If you get errors, (and you will want to run HWinfo alongside Prime95 so you can periodically monitor each thread as Prime will not stop running just because one worker drops out, so you need to watch HWinfo to see if there are any threads not showing 100% usage which means one of the workers errored and was dropped) then you need to either change the timings, change the DRAM voltage or change the DRAM termination voltage, which should be approximately half of the full DRAM voltage.

There are also other bios settings that can affect the memory configuration AND stability, such as the VCCIO and system agent voltages, so if you have problems with stability at higher clock speeds you might want to look at increasing those slightly. Usually, for Intel at least, something in the neighborhood of 1.1v on both those is pretty safe. There are a substantial number of guides out there covering those two settings, but most of them are found within CPU overclocking guides so look there in guides relevant to your platform.

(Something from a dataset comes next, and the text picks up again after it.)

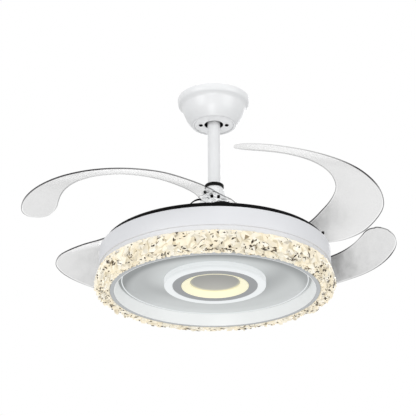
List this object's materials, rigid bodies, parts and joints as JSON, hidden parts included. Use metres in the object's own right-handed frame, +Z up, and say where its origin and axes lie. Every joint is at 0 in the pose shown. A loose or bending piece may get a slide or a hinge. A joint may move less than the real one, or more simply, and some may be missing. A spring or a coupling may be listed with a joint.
{
  "type": "retractable ceiling fan",
  "caption": "Ceiling fan on a downrod whose clear curved blades swing out over a round lamp with a crystal rim and a recessed light.",
  "frame": {"origin": "centre of the ceiling plate, on the face that lies against the ceiling", "axes": "+Z up into the ceiling along the rod; -Y towards the viewer of the picture; +X to the right in the picture"},
  "size_m": [0.7774, 0.7823, 0.4451],
  "materials": {
    "white_paint": "satin white paint",
    "white_shell": "satin white moulding",
    "black_plastic": "moulded black",
    "black_rubber": "matte",
    "steel": "zinc plated",
    "silver": "satin",
    "grey_paint": "matte grey paint on a moulding",
    "opal": "opal white",
    "warm_glow": "opal, lit warm white",
    "cream_paint": "matte",
    "crystal": "clear cut facets, lit warm white from behind",
    "clear_plastic": "clear moulded",
    "clear_blade": "clear, slightly smoky, moulded",
    "copper": "enamelled copper wire",
    "laminations": "stacked sheet steel",
    "magnet": "ferrite",
    "circuit": "circuit board",
    "box_plastic": "moulded",
    "lead_sleeve": "sleeve over wires"
  },
  "bodies": {
    "ceiling_side": {"hanger_bracket": "steel", "canopy": "white_paint", "canopy_screw_left": "black_plastic", "canopy_screw_right": "black_plastic", "receiver_box": "box_plastic", "terminal_block": "box_plastic"},
    "seat_liner": {"ball_seat_liner": "black_rubber"},
    "hung_frame": {"hanger_ball": "black_plastic", "ball_pin": "steel", "downrod": "white_paint", "seal_ring": "black_rubber", "yoke_cover": "white_paint", "yoke": "steel", "yoke_pin": "steel", "motor_shaft": "steel", "stator_core": "laminations", "stator_winding": "copper", "lamp_shell": "white_shell", "lamp_carrier": "steel", "shaft_nut": "steel", "led_driver": "box_plastic", "motor_controller": "box_plastic", "supply_lead": "lead_sleeve", "crystal_carrier": "clear_plastic", "crystal_band": "crystal", "edge_led_strip": "circuit", "bottom_rim": "silver", "recess_wall": "opal", "reflector_pan": "grey_paint", "opal_ring": "opal", "grey_ring": "grey_paint", "warm_diffuser": "warm_glow", "centre_disc": "cream_paint", "led_board": "circuit"},
    "rotor": {"rotor_housing": "white_paint", "rotor_bearing_upper": "steel", "rotor_bearing_lower": "steel", "magnet_ring": "magnet", "blade_tray": "black_plastic", "pivot_housing_1": "black_plastic", "pivot_pin_1": "steel", "return_spring_1": "steel", "pivot_housing_2": "black_plastic", "pivot_pin_2": "steel", "return_spring_2": "steel", "pivot_housing_3": "black_plastic", "pivot_pin_3": "steel", "return_spring_3": "steel", "pivot_housing_4": "black_plastic", "pivot_pin_4": "steel", "return_spring_4": "steel"},
    "gear_ring": {"sync_ring": "box_plastic"},
    "blade_unit_1": {"blade_hub_1": "black_plastic", "blade_1": "clear_blade"},
    "blade_unit_2": {"blade_hub_2": "black_plastic", "blade_2": "clear_blade"},
    "blade_unit_3": {"blade_hub_3": "black_plastic", "blade_3": "clear_blade"},
    "blade_unit_4": {"blade_hub_4": "black_plastic", "blade_4": "clear_blade"}
  },
  "joints": [
    {"name": "ball_tilt_x", "type": "hinge", "parent": "ceiling_side", "child": "seat_liner", "pos_m": [0, 0, -0.034], "axis": [1, 0, 0], "range_deg": [-5, 5]},
    {"name": "ball_tilt_y", "type": "hinge", "parent": "seat_liner", "child": "hung_frame", "pos_m": [0, 0, -0.034], "axis": [0, 1, 0], "range_deg": [-5, 5]},
    {"name": "fan_spin", "type": "hinge", "parent": "hung_frame", "child": "rotor", "pos_m": [0, 0, -0.3445], "axis": [0, 0, 1], "continuous": true},
    {"name": "blade_1_swing", "type": "hinge", "parent": "rotor", "child": "blade_unit_1", "pos_m": [0.01197, -0.17559, -0.3325], "axis": [0, 0, 1], "range_deg": [-66, 0]},
    {"name": "blade_2_swing", "type": "hinge", "parent": "rotor", "child": "blade_unit_2", "pos_m": [0.17559, 0.01197, -0.3325], "axis": [0, 0, 1], "range_deg": [-66, 0]},
    {"name": "blade_3_swing", "type": "hinge", "parent": "rotor", "child": "blade_unit_3", "pos_m": [-0.01197, 0.17559, -0.3325], "axis": [0, 0, 1], "range_deg": [-66, 0]},
    {"name": "blade_4_swing", "type": "hinge", "parent": "rotor", "child": "blade_unit_4", "pos_m": [-0.17559, -0.01197, -0.3325], "axis": [0, 0, 1], "range_deg": [-66, 0]},
    {"name": "sync_ring_turn", "type": "hinge", "parent": "rotor", "child": "gear_ring", "pos_m": [0, 0, -0.3445], "axis": [0, 0, 1], "range_deg": [0, 8.95]}
  ],
  "couplings": [
    {"joint": "blade_2_swing", "follows": "blade_1_swing", "ratio": 1},
    {"joint": "blade_3_swing", "follows": "blade_1_swing", "ratio": 1},
    {"joint": "blade_4_swing", "follows": "blade_1_swing", "ratio": 1},
    {"joint": "sync_ring_turn", "follows": "blade_1_swing", "ratio": -0.13548}
  ]
}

As a further measure of assurance that your WHOLE configuration is stable, you can download and run Realbench for 8 hours. If the system freezes or fails when running Realbench with your full memory amount set, try running it again but select only half your amount of installed memory.

Hopefully by now you have memory that is working correctly, in the full amount you purchased, and at the advertised speed and timings. I am certainly no expert in the area of memory architectures or very advanced configurations, but hopefully this has helped you to some degree and if there are questions I might be able to answer that were not addressed here, feel free to start a thread and PM me with a link to your question. Good luck and happy gaming, or whatever it is you do on your machine.